Ch. 7 - Logarithmic, Exponential Functions, and Hyperbolic Functions

Problem 7.R.10

Chapter 7, Problem 7.R.10

10–19. Derivatives Find the derivatives of the following functions.
f(x) = ln(3 sin² 4x)

Verified step by step guidance

Recognize that the function is a composition of functions: \(f(x) = \ln(3 \sin^{2}(4x))\). We will need to use the chain rule and properties of logarithms to differentiate it.

Use the logarithm property to simplify the function before differentiating: \(\ln(3 \sin^{2}(4x)) = \ln(3) + \ln(\sin^{2}(4x)) = \ln(3) + 2 \ln(\sin(4x))\). Since \(\ln(3)\) is a constant, its derivative is zero.

Focus on differentiating \(2 \ln(\sin(4x))\). Apply the constant multiple rule: the derivative is \(2\) times the derivative of \(\ln(\sin(4x))\).

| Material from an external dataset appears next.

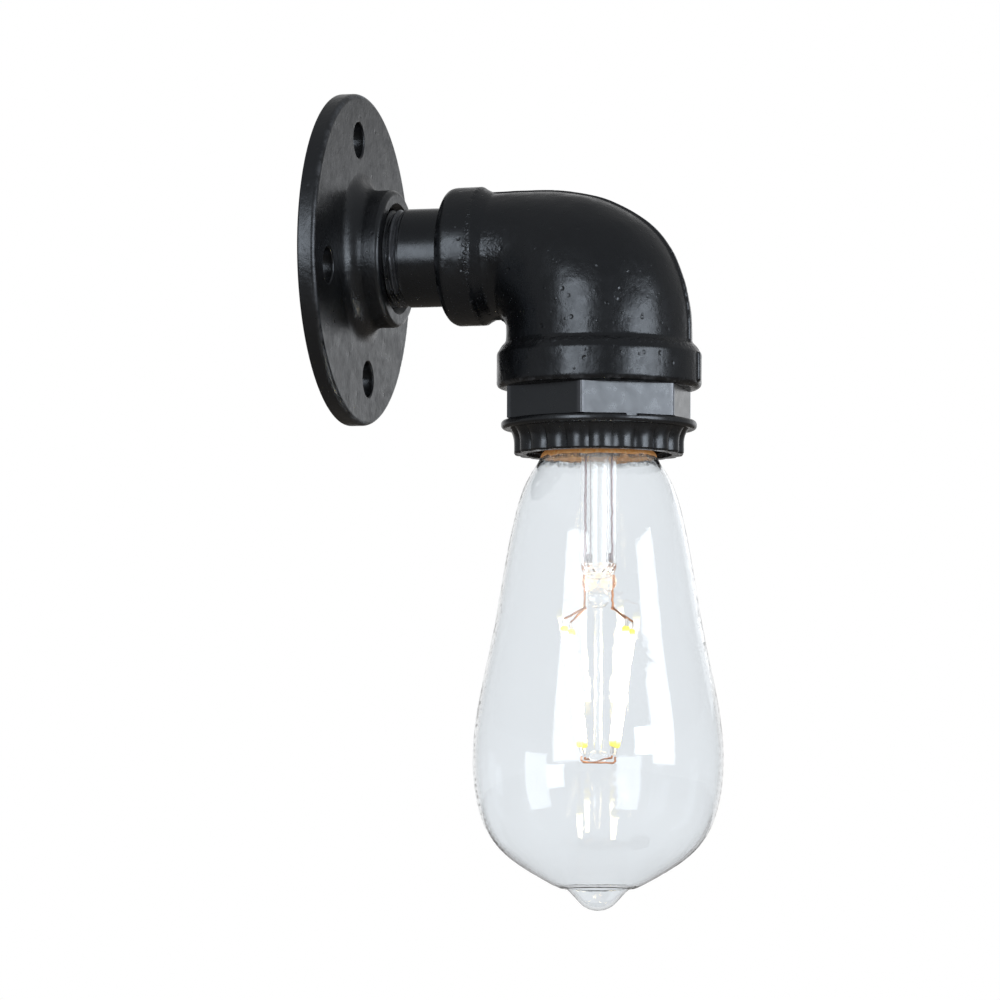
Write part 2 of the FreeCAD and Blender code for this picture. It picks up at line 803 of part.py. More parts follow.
def make_holder_shell():
    """The threaded skirt, with a shoulder that rests on the bushing and a ledge inside."""
    body = turned("holder_body", [
        ("skirt_inner_radius", "holder_top"),
        ("skirt_thread_radius", "holder_top"),
        ("skirt_thread_radius", "shoulder_top"),
        ("shoulder_radius", "shoulder_top"),
        ("shoulder_radius", "bushing_top - 0.05"),
        ("skirt_thread_radius", "bushing_top - 0.05"),
        ("skirt_thread_radius", "skirt_thread_top"),
        ("skirt_inner_radius + 0.6", "skirt_thread_top"),
        ("skirt_inner_radius + 0.6", "skirt_ledge_bottom + 0.5"),
        ("skirt_inner_radius", "skirt_ledge_bottom + 0.5"),
        ("skirt_inner_radius", "skirt_ledge_bottom"),
        ("skirt_ledge_radius", "skirt_ledge_bottom"),
        ("skirt_ledge_radius", "skirt_ledge_top"),
        ("skirt_inner_radius", "skirt_ledge_top"),
    ])
    thread = threaded_tube((mm("skirt_thread_radius - 0.05"), mm("skirt_thread_wave")),
                           (mm("skirt_inner_radius + 0.2"), 0), mm("skirt_thread_pitch"),
                           mm("skirt_thread_top - 0.5"), mm("skirt_bottom"))
    shell = fused("holder_threaded", [body, feature("holder_thread", thread)])
    keep(shell, "holder_shell", place_on_lamp_axis)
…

Differentiate \(\ln(\sin(4x))\) using the chain rule: the derivative of \(\ln(u)\) is \(\frac{1}{u} \cdot \frac{du}{dx}\). Here, \(u = \sin(4x)\), so \(\frac{du}{dx} = \cos(4x) \cdot 4\) by the chain rule.

Combine all parts to write the derivative: \(f'(x) = 2 \cdot \frac{1}{\sin(4x)} \cdot \cos(4x) \cdot 4\). Simplify this expression as much as possible to get the final derivative.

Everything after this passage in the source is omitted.